LISTED RECORDS:
--------------------
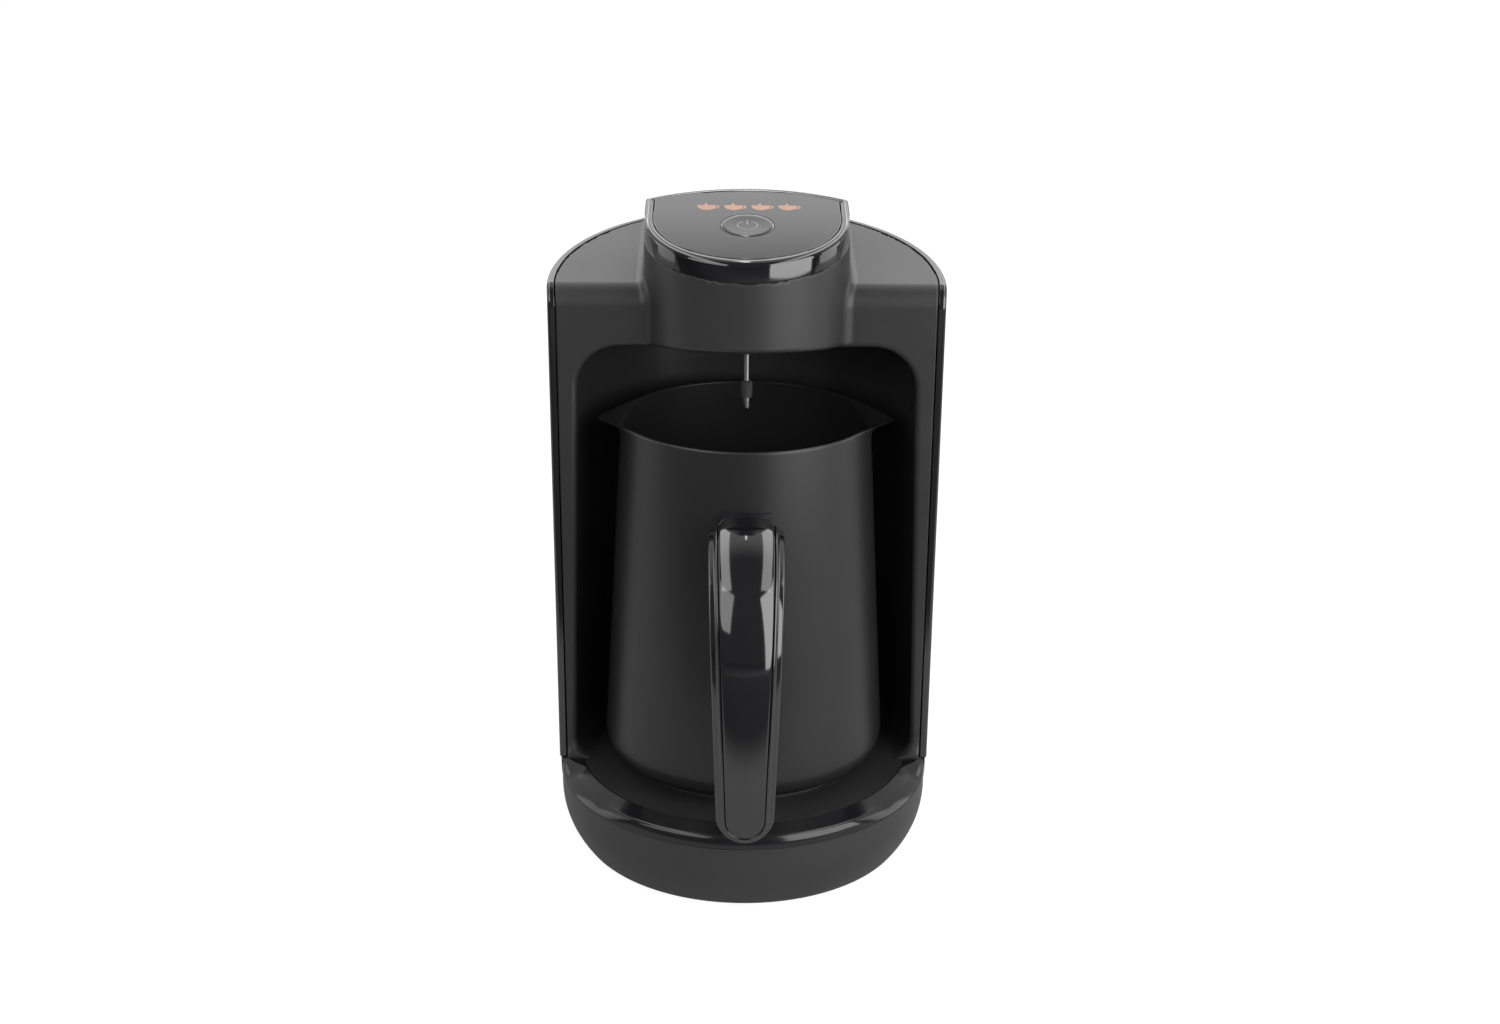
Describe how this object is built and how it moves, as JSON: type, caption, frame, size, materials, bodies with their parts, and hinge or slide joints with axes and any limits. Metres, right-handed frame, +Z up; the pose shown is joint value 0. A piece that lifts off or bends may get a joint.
--------------------
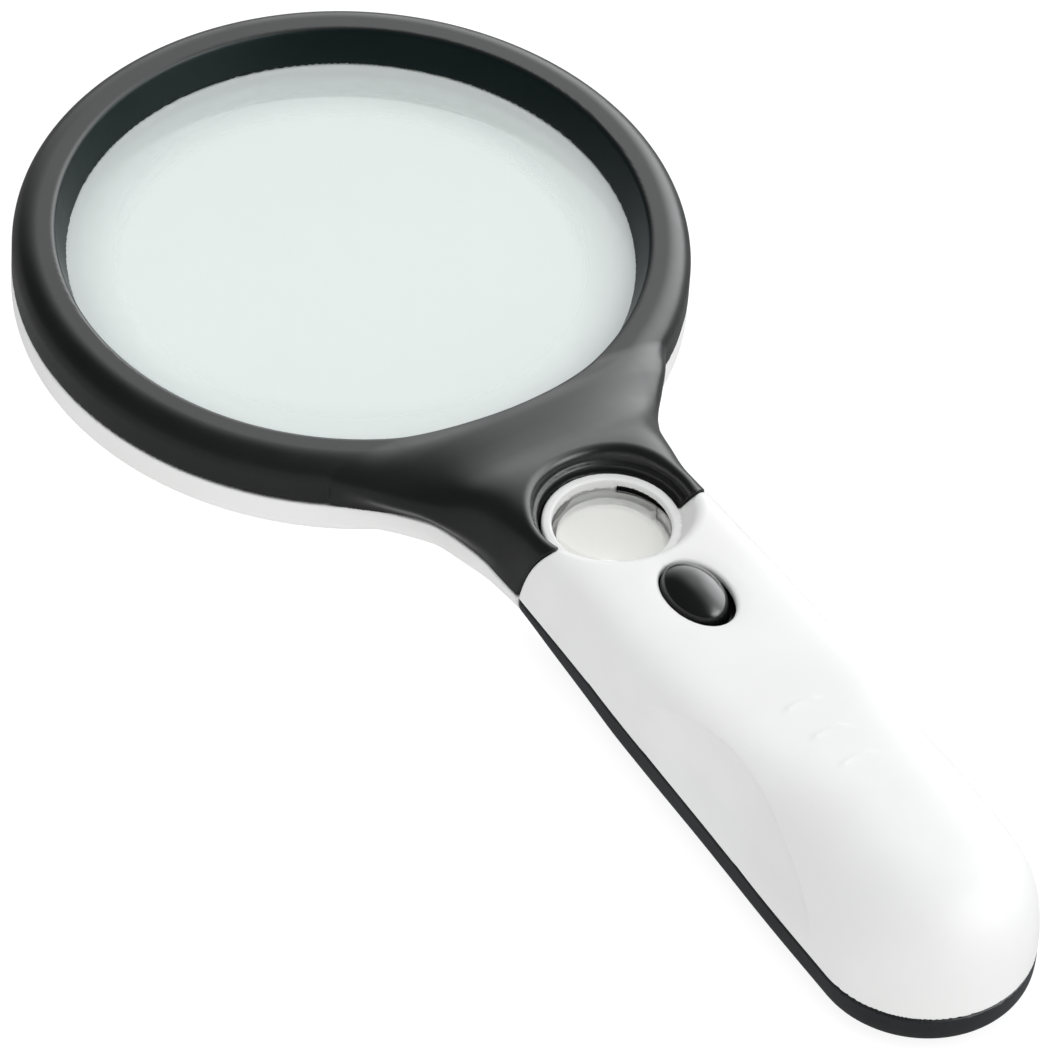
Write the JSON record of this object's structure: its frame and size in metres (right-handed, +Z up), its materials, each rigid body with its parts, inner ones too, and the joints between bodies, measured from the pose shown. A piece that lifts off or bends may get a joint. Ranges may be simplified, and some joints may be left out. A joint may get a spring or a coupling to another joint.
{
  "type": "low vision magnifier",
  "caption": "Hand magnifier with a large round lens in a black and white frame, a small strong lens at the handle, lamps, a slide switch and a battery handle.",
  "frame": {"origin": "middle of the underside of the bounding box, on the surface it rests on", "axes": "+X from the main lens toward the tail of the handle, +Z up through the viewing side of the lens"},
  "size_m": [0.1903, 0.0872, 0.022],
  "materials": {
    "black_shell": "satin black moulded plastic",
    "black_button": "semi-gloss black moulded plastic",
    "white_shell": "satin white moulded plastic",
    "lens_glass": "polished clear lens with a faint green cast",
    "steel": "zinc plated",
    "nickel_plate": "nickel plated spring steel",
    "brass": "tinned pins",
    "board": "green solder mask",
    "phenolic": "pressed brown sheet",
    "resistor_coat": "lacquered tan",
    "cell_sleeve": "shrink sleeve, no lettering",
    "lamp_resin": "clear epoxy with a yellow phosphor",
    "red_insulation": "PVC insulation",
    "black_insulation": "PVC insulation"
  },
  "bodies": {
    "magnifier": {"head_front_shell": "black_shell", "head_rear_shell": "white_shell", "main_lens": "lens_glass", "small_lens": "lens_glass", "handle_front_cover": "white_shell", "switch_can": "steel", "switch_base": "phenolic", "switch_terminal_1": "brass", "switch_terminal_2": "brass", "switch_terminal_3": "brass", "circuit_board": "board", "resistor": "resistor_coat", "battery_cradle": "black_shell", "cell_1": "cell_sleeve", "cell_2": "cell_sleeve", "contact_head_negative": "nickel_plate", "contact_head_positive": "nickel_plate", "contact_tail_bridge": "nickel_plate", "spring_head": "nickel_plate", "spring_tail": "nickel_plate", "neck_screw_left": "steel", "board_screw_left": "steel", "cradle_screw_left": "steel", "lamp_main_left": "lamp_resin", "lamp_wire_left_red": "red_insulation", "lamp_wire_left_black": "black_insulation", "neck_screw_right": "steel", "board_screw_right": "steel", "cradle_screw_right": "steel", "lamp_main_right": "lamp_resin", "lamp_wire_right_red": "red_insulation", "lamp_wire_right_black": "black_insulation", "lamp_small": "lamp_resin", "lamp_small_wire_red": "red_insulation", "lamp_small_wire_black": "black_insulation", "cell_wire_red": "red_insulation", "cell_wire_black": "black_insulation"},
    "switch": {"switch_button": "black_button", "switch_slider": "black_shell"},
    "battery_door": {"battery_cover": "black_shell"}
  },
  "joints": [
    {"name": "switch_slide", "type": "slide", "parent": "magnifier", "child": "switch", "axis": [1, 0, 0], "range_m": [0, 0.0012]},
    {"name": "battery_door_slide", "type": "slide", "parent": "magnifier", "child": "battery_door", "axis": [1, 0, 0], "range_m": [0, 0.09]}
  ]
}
--------------------
YOUR INSTRUCTIONS:
Go through the entries and return each line where the word "axes" appears.

SOLUTION TO THIS TASK:
Describe how this object is built and how it moves, as JSON: type, caption, frame, size, materials, bodies with their parts, and hinge or slide joints with axes and any limits. Metres, right-handed frame, +Z up; the pose shown is joint value 0. A piece that lifts off or bends may get a joint.
  "frame": {"origin": "middle of the underside of the bounding box, on the surface it rests on", "axes": "+X from the main lens toward the tail of the handle, +Z up through the viewing side of the lens"},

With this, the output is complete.